Artist and professor Jiyong Lee spends his days in the School of Art and Design assisting students with glass sculptures. While teaching at Southern Illinois University Carbondale, he has been asked to be a visiting artist at several institutions across the world where he taught workshops, including the University of South Australia, Domaine de Boisbuchet in France, Fire Station Artists’ Studios in Ireland, and more.
Lee has participated in eight solo exhibitions and over 70 group exhibitions around the world. He has received the Bavarian State Prize from International Trade Fair in Munich and was select for the Loewe Foundation Craft Prize Finalist Exhibition in Paris.
Lee’s works are currently showing at Duane Reed Gallery in St. Louis and Gallery Sklo in Seoul.
Get to know JIYONG LEE
Name: Jiyong Lee
Department/Title: School of Art and Design, professor
Years at SIU Carbondale: 17
Give us the elevator pitch for your job.
I am a studio artist and professor heading the glass program in School of Art and Design in the College of Arts and Media. Our glass studio is in Pulliam Industrial Wing with blacksmith/metalsmith and ceramics studios. We have broadened the curriculum in the glass program the last 16 years, and our glass program is one of the 18 such programs in the U.S. teaching comprehensive studio glass art with both Bachelor of Fine Arts and Master of Fine Arts degrees. Since 2005, we invited over 60 guest glass artists from around the world, and our alumni are working as professional artists internationally and coast to coast in the States. Upcoming international teaching and exhibition include teaching the Masterclass Workshop and “Expanding Horizon” exhibition of the International Festival of Glass in the United Kingdom in August 2022.
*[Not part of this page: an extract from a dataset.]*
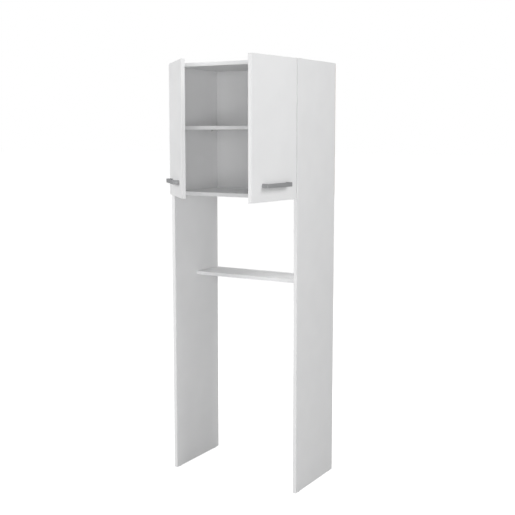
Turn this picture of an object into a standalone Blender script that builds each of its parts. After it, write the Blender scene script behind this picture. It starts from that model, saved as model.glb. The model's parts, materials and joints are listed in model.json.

What is the favorite part of your job?
Working with the graduate students and seeing their work developing during the school and the continuation and success of their professional artist careers after their graduation is my favorite part of my work.
Why did you choose SIU?
I chose SIU because SIU Art and Design had a great creative research studio environment in advanced level among faculty and graduate students. SIU is one of the few universities that provide the individual studio space for the art faculty’s creative research, and that was one of the important factors as a junior faculty and young artist at the time.
What was the largest sculpture you made from glass? What was the title, how long did it take you, and what did you do with it?
My works are not big, but because they are made with solid glass blocks, they are heavy. The work needs to be handled very carefully because of the highly delicate surface of the work and that make it feel heavier. The work “Mitosis” is 8.6 inches high and 14.5 inches wide. It weighs around 133 pounds; it is probably the heaviest work that I made. There are two parts in the work, and I can lift only one part at a time. The work took about six months to create from sketch to finish. I created the work to submit to the Loewe Foundation’s Craft Prize 2020 competition around the end of 2019. “The Mitosis” was selected as one of the 30 finalists for the exhibition at the Museum of Decorative Arts in Paris, France, but due to the pandemic, the physical exhibition was postponed from 2020 to 2021, and then finally canceled and replaced with a virtual exhibition. You can see the virtual exhibition here: https://craftprize.loewe.com/en/craftprize2020#archive.
What is the wildest or craziest thing you accomplished when traveling? How do you plan to top that?
I have a few not-usual travel stories, but a workshop teaching in Dublin, Ireland, is the one I would like to share with you. In 2012, I was invited to teach weeklong workshop at the Fire Station Artists’ Studios in Dublin. SIU glass program and the glass program at the National College of Art and Design had a memorandum of understanding for a student exchange program. We had about 12 NCAD glass major students who visited the SIU glass program for a semester to work with our faculty and students. With the connection, the Fire Station Artists’ Studio invited me to teach a glass workshop, but its multipurpose studio did not have the specialized glass equipment that I usually need for teaching. But some of the artists in the course were professional artists with their own studio equipment, and they brought their equipment, and we made waterproof aprons out of large garbage bags. Everyone worked hard and creatively with many improvisations, and, in the end, we made similar quality works that I see at other workshops with well-equipped studios. That was great fun.